Choice, change, and challenge are words that have guided my life. During my senior year in high school, I made the choice to enlist in the US Army, and upon graduation in 1975, I left for basic training. I truly felt like a pioneer woman due to the fact few women joined the military from North Dakota. I later served four years in the North Dakota National Guard.

Being a single parent and the challenges that come with custody issues of a divorce, I saw a need in my community for advocating needs of children who were involved in contested child custody and/or domestic violence situations. Completing training as a Court Appointed Child Advocate (CASA), I volunteered as a child advocate for our district court. A few years later, I designed and directed the “Child Advocacy Center,” the first non-profit organization in the tri-state area. The center provided the community with a safe environment for child exchanges between parents.

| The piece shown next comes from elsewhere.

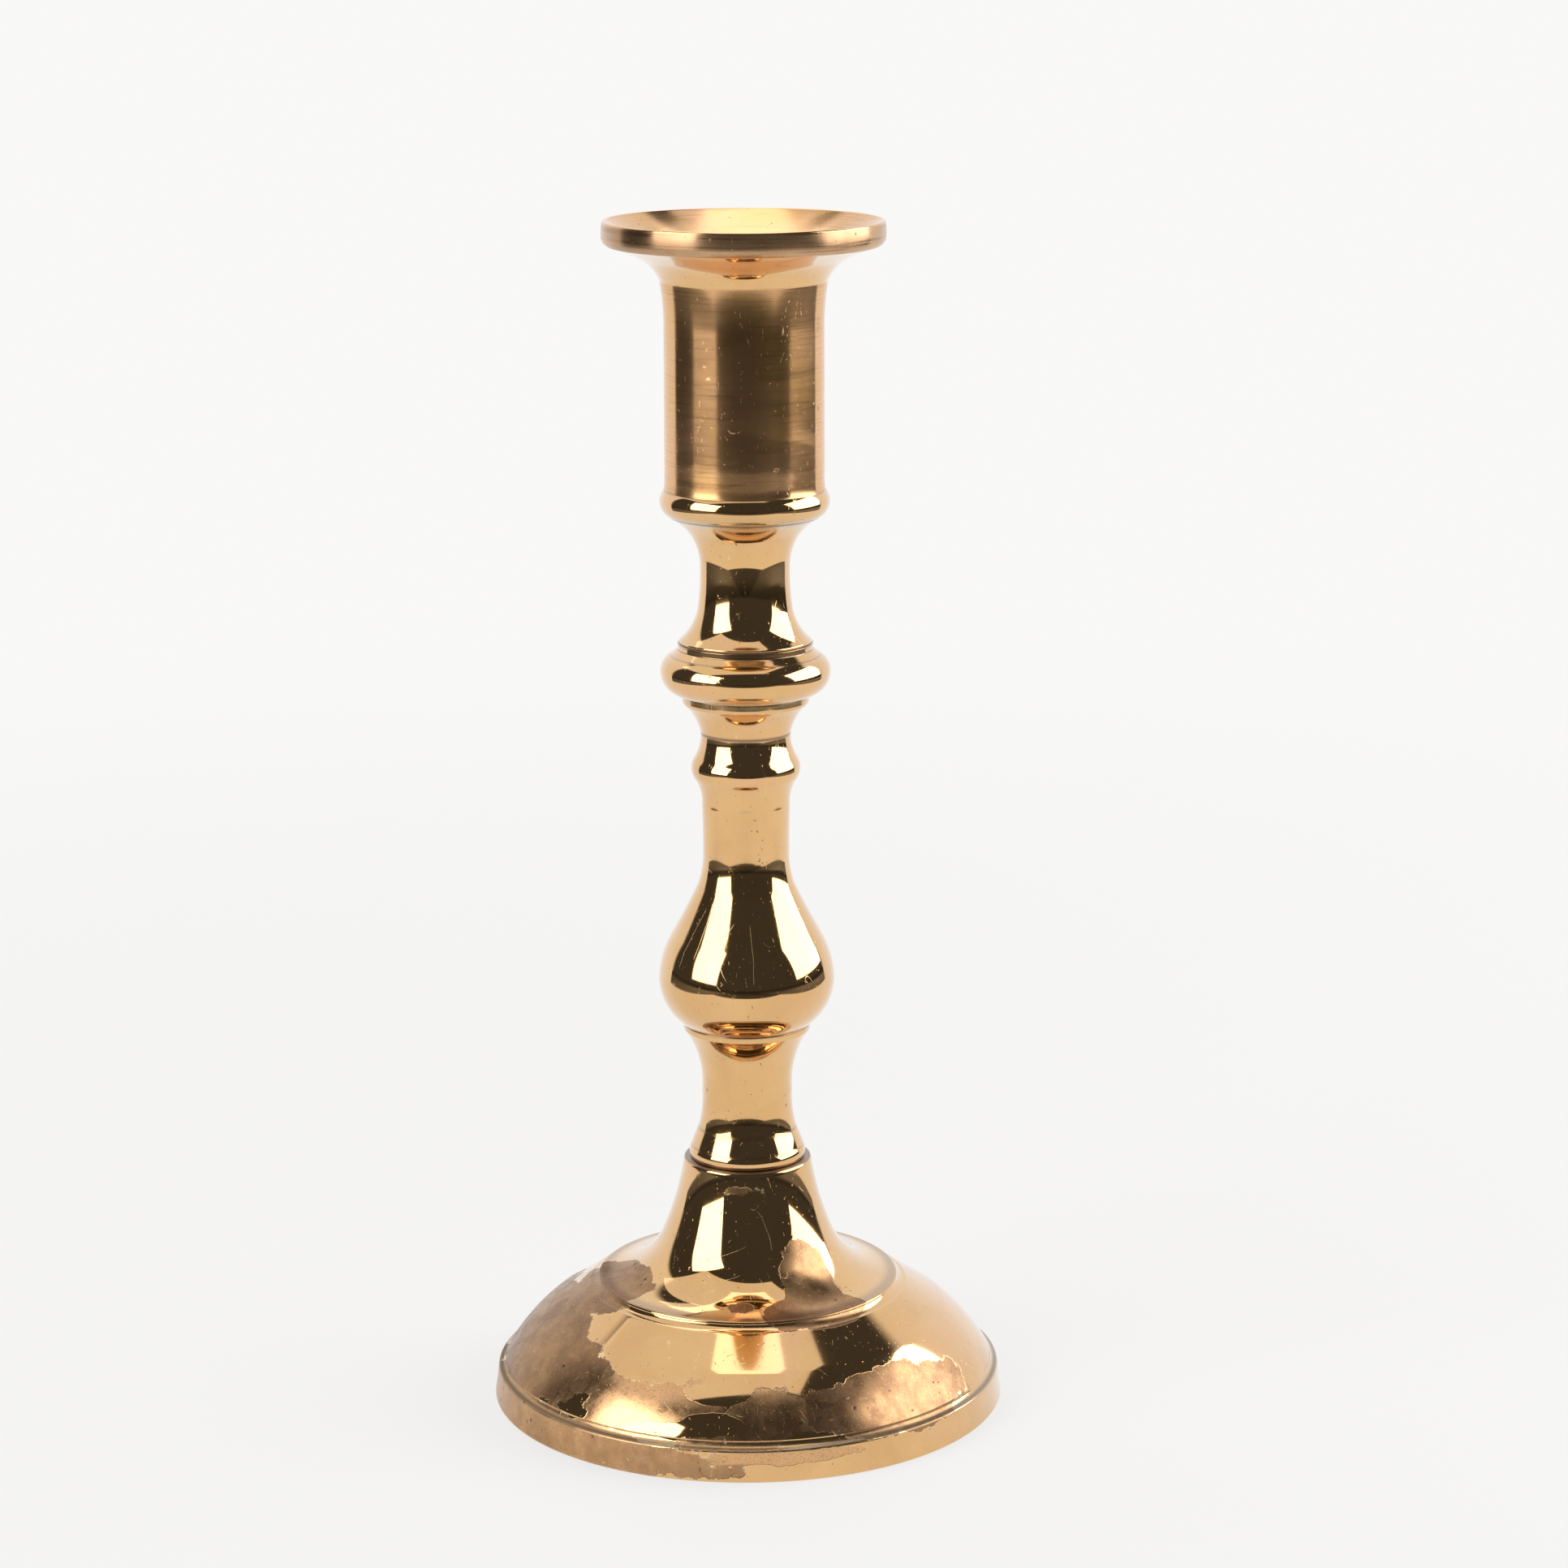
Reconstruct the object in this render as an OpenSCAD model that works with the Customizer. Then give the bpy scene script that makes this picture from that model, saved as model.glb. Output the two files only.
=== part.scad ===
// Turned brass candlestick, 9 inches tall.
// Six turned brass pieces stand on each other, each with a spigot in the socket of the piece
// below. A threaded rod screwed into the cup draws the stack down on the base, and a nut with
// two washers holds it from inside the hollow base. Nothing moves once the nut is tight.
// Millimetres, +Z up, origin at the centre of the foot, on the table.

/* [Base] */
// Width of the foot on the table
foot_w = 99.4; // [98.8:0.1:101]
// Height of the base up to the seat of the stem
base_h = 47.8; // [47.4:0.1:49]
// Width of the flat disc on top of the dome
disc_w = 57.6; // [57:0.1:58.2]
// Width of the collar that carries the stem
collar_w = 24.8; // [24.4:0.1:25.6]
// Width of the inside of the foot ring
foot_inner_w = 91.8; // [91:0.1:92.4]
// Thickness of the brass that the nut pulls against
web_t = 6.8; // [6.4:0.1:7.4]

/* [Stem] */
// Height of the pedestal, from the base to the bulb
pedestal_h = 27; // [26:0.1:29]
// Width of the pedestal's waist
pedestal_waist_w = 17.5; // [16.5:0.1:18.5]
// Height of the baluster, from the pedestal to the knop
baluster_h = 64.5; // [64:0.1:67]
// Width of the bulb
bulb_w = 33.9; // [33:0.1:35]
// Width of the straight shaft above the bulb
shaft_w = 16.6; // [16:0.1:17]
// Width of the waist between the knop and the small bead
waist_w = 17.2; // [16.6:0.1:17.6]
// Height of the knop with its collar
knop_h = 10; // [9.8:0.1:11]
// Width of the knop
knop_w = 32.4; // [31.6:0.1:33.4]
// Height of the neck, from the knop to the cup
neck_h = 24.2; // [23.8:0.1:26]
// Width of the neck at its narrowest
neck_w = 17.1; // [16.4:0.1:17.8]

/* [Cup] */
// Height of the cup from its seat on the neck to the lip
cup_h = 55.1; // [54.8:0.1:58]
// Outer width of the candle socket
cup_w = 30; // [29.6:0.1:30.6]
// Width of the drip pan
pan_w = 53; // [52.4:0.1:54]
// Width of the bore that holds the candle
candle_bore_w = 22.5; // [22.2:0.1:23.5]
// Depth of the straight part of the candle bore
candle_bore_h = 27; // [24:0.1:28]

/* [Fastening] */
// Thread width of the tie rod
rod_w = 6; // [5:0.1:6.2]
// Length of the tie rod's thread in the cup
rod_grip = 11; // [8:0.1:11.4]
// Length of rod that shows below the nut
rod_tail = 3.8; // [2:0.1:6]
// Width of the nut across its flats
nut_w = 10; // [9.5:0.1:11]
// Height of the nut
nut_h = 5; // [4:0.1:6]
// Width of the plain washer
washer_w = 16; // [13:0.1:17]
// Thickness of each washer
washer_t = 1.6; // [1:0.1:1.8]
// Width of the split lock washer
lock_washer_w = 11; // [9.5:0.1:12]
// Width of the slit in the lock washer
slit_w = 0.7; // [0.4:0.1:1.5]
// Width of the spigot under each turned piece
spigot_w = 11; // [10:0.1:12]
// Length of each spigot
spigot_h = 2.5; // [2:0.1:2.8]

/* [Hidden] */

arc_step = 9;        // widest angle that one facet of a round outline spans
slip = 0.05;         // radial clearance of a spigot, and of the thread on the rod
rod_clear = 0.2;     // radial clearance of the rod in the stem
spigot_gap = 0.3;    // space left under each spigot
hole_depth = rod_grip + 1;
over = 1;            // how far a cutting tool runs past a face
smooth = 96;

z_pedestal = base_h;
z_baluster = z_pedestal + pedestal_h;
z_knop = z_baluster + baluster_h;
z_neck = z_knop + knop_h;
z_cup = z_neck + neck_h;
z_web = base_h - web_t;
z_lock_washer = z_web - 2 * washer_t;
z_nut = z_lock_washer - nut_h;
z_rod = z_nut - rod_tail;
z_rod_top = z_cup + rod_grip;

foot_r = foot_w / 2;
disc_r = disc_w / 2;
collar_r = collar_w / 2;
foot_inner_r = foot_inner_w / 2;
bulb_r = bulb_w / 2;
shaft_r = shaft_w / 2;
knop_r = knop_w / 2;
cup_r = cup_w / 2;
pan_r = pan_w / 2;
bore_r = candle_bore_w / 2;

brass = "#d9a860";
pale_brass = "#e3b878";
steel = "#9a9a9c";

// An outline is a list of [radius, height, swell]. Swell is how far the stretch to the next
// point stands out of a straight line: above 0 it is a bead, below 0 a cove, at 0 straight.
// The metal lies on the left of the direction in which the outline runs.
function stretch(p, q, swell) =
    swell == 0 ? [q] :
    let (
        chord = norm(q - p),
        rad = (chord * chord / 4 + swell * swell) / (2 * abs(swell)),
        along = (q - p) / chord,
        out = sign(swell) * [along.y, -along.x],
        centre = (p + q) / 2 - out * (rad - abs(swell)),
        half = asin(chord / 2 / rad),
        count = max(2, ceil(2 * half / arc_step))
    )
    [for (i = [1:count])
        let (a = half * (2 * i / count - 1))
        i == count ? q : centre + rad * (cos(a) * out + sin(a) * along)];

function spot(row) = [row[0], row[1]];

function outline(rows) = [
    spot(rows[0]),
    for (i = [1:len(rows) - 1]) each stretch(spot(rows[i - 1]), spot(rows[i]), rows[i - 1][2])
];

module turned(rows) rotate_extrude($fn = smooth) polygon(outline(rows));

module rod_hole(z, h, r) translate([0, 0, z]) cylinder(h = h, r = r, $fn = smooth);

// A turned piece with a socket in its top for the piece above, and the rod's hole through it.
module stem_piece(rows, h) {
    difference() {
        union() {
            turned(rows);
            spigot();
        }
        rod_hole(-spigot_h - over, h + spigot_h + 2 * over, rod_w / 2 + rod_clear);
        socket(h);
    }
}

module spigot() translate([0, 0, -spigot_h]) cylinder(h = spigot_h + 0.5, d = spigot_w, $fn = smooth);

module socket(h) rod_hole(h - spigot_h - spigot_gap, spigot_h + spigot_gap + over, spigot_w / 2 + slip);

// Hollow base: foot ring, dome, disc, and a concave cone up to the collar.
module base() {
    rows = [
        [foot_inner_r, 0, 0],
        [foot_r - 0.2, 0, 0],
        [foot_r, 0.3, -0.05],
        [foot_r - 0.7, 5.6, 0.1],
        [foot_r - 1.1, 6.1, 0],
        [foot_r - 1.35, 6.15, -0.25],
        [foot_r - 2.3, 7.4, 0.64],
        [foot_r - 11.2, 17.4, 0],
        [disc_r + 2.1, 22.3, -0.25],
        [disc_r + 0.4, 23.4, 0.12],
        [disc_r, 23.95, 0],
        [disc_r - 0.6, 24, -2],
        [collar_r + 4.2, 32.6, -0.5],
        [collar_r, base_h - 0.4, 0],
        [collar_r - 0.3, base_h, 0],
        [0, base_h, 0],
        [0, z_web, 0],
        [collar_r - 3.4, z_web, -0.2],
        [collar_r - 2.8, z_web - 0.8, 0.3],
        [collar_r + 1, 31.2, 2.1],
        [disc_r - 2, 20.9, 0],
        [disc_r - 0.2, 19.8, 0],
        [foot_inner_r - 9.6, 14.9, -0.5],
        [foot_inner_r - 1.6, 6, -0.1],
    ];
    color(brass)
    difference() {
        turned(rows);
        rod_hole(z_web - over, web_t + 2 * over, rod_w / 2 + rod_clear);
        socket(base_h);
    }
}

// Foot bead, long waist, and the ring that the bulb sits on.
module pedestal() {
    top = pedestal_h;
    waist_r = pedestal_waist_w / 2;
    rows = [
        [0, 0, 0],
        [10.9, 0, 0.1],
        [11.25, 1, 0.1],
        [10.9, 2.4, 0.05],
        [waist_r + 0.75, 6, -0.3],
        [waist_r, 13.6, -0.64],
        [waist_r + 1.9, top - 3.7, -0.05],
        [12.05, top - 1.4, 0.05],
        [12.25, top - 0.9, 0],
        [12.25, top, 0],
        [0, top, 0],
    ];
    color(pale_brass) translate([0, 0, z_pedestal]) stem_piece(rows, top);
}

// Bulb, shaft, small bead, waist and the ring under the knop.
module baluster() {
    top = baluster_h;
    waist_r = waist_w / 2;
    rows = [
        [0, 0, 0],
        [12.3, 0, 0],
        [12.55, 0.25, 1.08],
        [bulb_r, 8.6, 0.6],
        [bulb_r - 2.6, 17.7, -0.1],
        [shaft_r + 1.05, 27.3, -0.3],
        [shaft_r, 33.4, 0],
        [shaft_r, 43.2, -0.44],
        [shaft_r + 1.65, 48.4, 0.5],
        [shaft_r + 1.65, 52.1, -0.25],
        [waist_r, top - 8.4, 0],
        [waist_r, top - 7.4, -0.52],
        [11.9, top - 1.7, 0],
        [12.1, top - 1.2, 0],
        [12.1, top, 0],
        [0, top, 0],
    ];
    color(brass) translate([0, 0, z_baluster]) stem_piece(rows, top);
}

// Thick round ring with a low collar on top.
module knop() {
    rows = [
        [0, 0, 0],
        [12.4, 0, 0],
        [12.9, 0.2, 0.85],
        [knop_r, 4.2, 0.6],
        [knop_r - 1.9, 7.7, 0],
        [12.85, 8.9, 0],
        [12.85, knop_h, 0],
        [0, knop_h, 0],
    ];
    color(brass) translate([0, 0, z_knop]) stem_piece(rows, knop_h);
}

// Slender waist that flares at both ends.
module neck() {
    top = neck_h;
    waist_r = neck_w / 2;
    rows = [
        [0, 0, 0],
        [12.55, 0, 0],
        [12.55, 0.5, -0.6],
        [waist_r + 0.5, 6.4, -0.18],
        [waist_r, 14.5, -0.5],
        [waist_r + 1.85, top - 3.5, -0.26],
        [14.45, top, 0],
        [0, top, 0],
    ];
    color(pale_brass) translate([0, 0, z_neck]) stem_piece(rows, top);
}

// Bead, straight socket and flared drip pan with the candle bore.
module candle_cup() {
    lip = cup_h;
    mouth = cup_h - 8.6;
    floor_z = mouth - candle_bore_h;
    rows = [
        [0, 0, 0],
        [14.4, 0, 1.27],
        [cup_r + 0.2, 5, -0.05],
        [cup_r + 0.05, 7, 0],
        [cup_r, lip - 19.6, -0.18],
        [cup_r + 0.7, lip - 11.2, -0.45],
        [cup_r + 4.35, lip - 7.1, -0.12],
        [pan_r - 1.2, lip - 4.6, 0.2],
        [pan_r - 0.1, lip - 3.3, 0.1],
        [pan_r - 0.2, lip - 0.35, 0.1],
        [pan_r - 0.55, lip, 0],
        [pan_r - 0.75, lip, 0.03],
        [pan_r - 1, lip - 0.15, -0.5],
        [bore_r + 1.95, lip - 6.4, 0.55],
        [bore_r, mouth, 0],
        [bore_r, floor_z, -0.3],
        [bore_r - 1, floor_z - 1, 0],
        [0, floor_z - 1, 0],
    ];
    color(brass)
    translate([0, 0, z_cup])
    difference() {
        union() {
            turned(rows);
            spigot();
        }
        rod_hole(-spigot_h - over, spigot_h + over + hole_depth, rod_w / 2 + slip);
    }
}

// Threaded rod from the cup to the nut, drawn at its full thread width, with bevelled ends.
module tie_rod() {
    r = rod_w / 2;
    bevel = 0.6;
    rows = [
        [0, z_rod, 0],
        [r - bevel, z_rod, 0],
        [r, z_rod + bevel, 0],
        [r, z_rod_top - bevel, 0],
        [r - bevel, z_rod_top, 0],
        [0, z_rod_top, 0],
    ];
    color(steel) turned(rows);
}

module plain_washer() {
    color(steel)
    difference() {
        rod_hole(z_web - washer_t, washer_t, washer_w / 2);
        rod_hole(z_web - washer_t - over, washer_t + 2 * over, rod_w / 2 + 0.25);
    }
}

module lock_washer() {
    color(steel)
    difference() {
        rod_hole(z_lock_washer, washer_t, lock_washer_w / 2);
        rod_hole(z_lock_washer - over, washer_t + 2 * over, rod_w / 2 + 0.1);
        translate([0, -slit_w / 2, z_lock_washer - over]) cube([washer_w, slit_w, washer_t + 2 * over]);
    }
}

module hex_nut() {
    corner_r = nut_w / 2 / cos(30);
    color(steel)
    difference() {
        translate([0, 0, z_nut]) cylinder(h = nut_h, r = corner_r, $fn = 6);
        rod_hole(z_nut - over, nut_h + 2 * over, rod_w / 2 + slip);
    }
}

base();
pedestal();
baluster();
knop();
neck();
candle_cup();
tie_rod();
plain_washer();
lock_washer();
hex_nut();
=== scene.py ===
"""Turned brass candlestick: the looks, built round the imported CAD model.

Every visible brass piece is a surface of revolution with the same outline as its CAD node, but
fine enough to mirror the studio cleanly. The rod, nut and washers get real threads and
chamfers. Lengths are in millimetres inside the classes and in metres in the meshes.
"""

import logging
import math
from dataclasses import dataclass, field
from enum import Enum
from itertools import accumulate

import bpy
import numpy as np
from mathutils import Matrix, Quaternion, Vector


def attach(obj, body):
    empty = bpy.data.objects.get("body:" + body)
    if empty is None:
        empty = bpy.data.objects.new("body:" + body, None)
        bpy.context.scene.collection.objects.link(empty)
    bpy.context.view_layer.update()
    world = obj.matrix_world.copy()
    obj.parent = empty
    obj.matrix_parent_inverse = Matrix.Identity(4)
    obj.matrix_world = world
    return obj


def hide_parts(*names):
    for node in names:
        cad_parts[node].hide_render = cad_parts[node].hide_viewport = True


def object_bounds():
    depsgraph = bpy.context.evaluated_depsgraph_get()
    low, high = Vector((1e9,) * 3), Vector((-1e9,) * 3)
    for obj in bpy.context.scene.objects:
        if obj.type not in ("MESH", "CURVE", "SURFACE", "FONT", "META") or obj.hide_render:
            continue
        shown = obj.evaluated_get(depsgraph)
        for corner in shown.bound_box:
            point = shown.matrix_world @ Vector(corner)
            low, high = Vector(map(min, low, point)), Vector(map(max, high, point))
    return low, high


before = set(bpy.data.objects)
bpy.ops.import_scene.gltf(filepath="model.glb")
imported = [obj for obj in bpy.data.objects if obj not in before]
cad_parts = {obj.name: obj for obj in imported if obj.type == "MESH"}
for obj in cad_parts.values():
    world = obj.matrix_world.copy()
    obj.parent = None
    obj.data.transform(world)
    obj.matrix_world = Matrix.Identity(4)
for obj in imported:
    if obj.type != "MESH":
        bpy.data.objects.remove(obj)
CAD_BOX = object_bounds()

LOG = logging.getLogger("candlestick")
MM = 0.001
ROOT = "root"
HEIGHT = CAD_BOX[1][2] - CAD_BOX[0][2]

CORNER = math.radians(14)
CORNER_POINTS = 5
WIDEST_ARC_STEP = math.radians(4)
INSIDE_STEP = 2.5

WARM_WHITE = (1.0, 0.995, 0.985)

Rows = list[tuple[float, float, float]]
Colour = tuple[float, float, float, float]
Socket = bpy.types.NodeSocket
Value = Socket | float | tuple[float, ...]


class Side(Enum):
    """Which finish a stretch of a turned piece takes, as the mesh's material index."""

    SHOWN = 0
    INSIDE = 1
    BRUSHED = 2
    TURNED = 3


# --------------------------------------------------------------------------- outlines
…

With my children raised, I was missing my military extended family and re-enlisted in the Army Reserve in Omaha, Nebraska in 1998. Two years later, I became my 3-month-old grandson’s legal guardian, so it seemed like I was doing a repeat of my life and choices. Volunteering to a call to deploy, I received orders to leave within five days for Operation Enduring Freedom (Iraq War). At the end of my tour, I returned home to find that my job as a property manager, which included my home, was no longer available. I was replaced and there were no other positions open. In less than 24 hours, I was unemployed and homeless after serving my country. I had my last military paycheck and my vehicle, a van. At least it was a beginning! I asked for help, but nothing was in place to help veterans at that time. So, I slept in my van while parked on the streets, showered in the park and worked two part-time jobs to put enough money together to rent a place and bring my child home. At 47 years old, I credit my military training for making me a survivor, instead of a victim of the streets.

I  have spent every day since, volunteering/advocating on behalf of homeless Veterans. Assisting communities and service organizations, (American Legion, VFW and the Disabled American Veterans) helping homeless veterans with food, and shelter. I am their “voice;” I know their story because it is like mine.

Using my military benefits, I graduated from college in 2009, as the “oldest” of the class which I saw as an opportunity to show younger people that age is not a factor in life goals. Another major change in my life was that my grandson and foster child graduated from high school, bringing an end to my parenting career of 41 years to over twenty children. The only challenge I have is learning how to walk in high heels.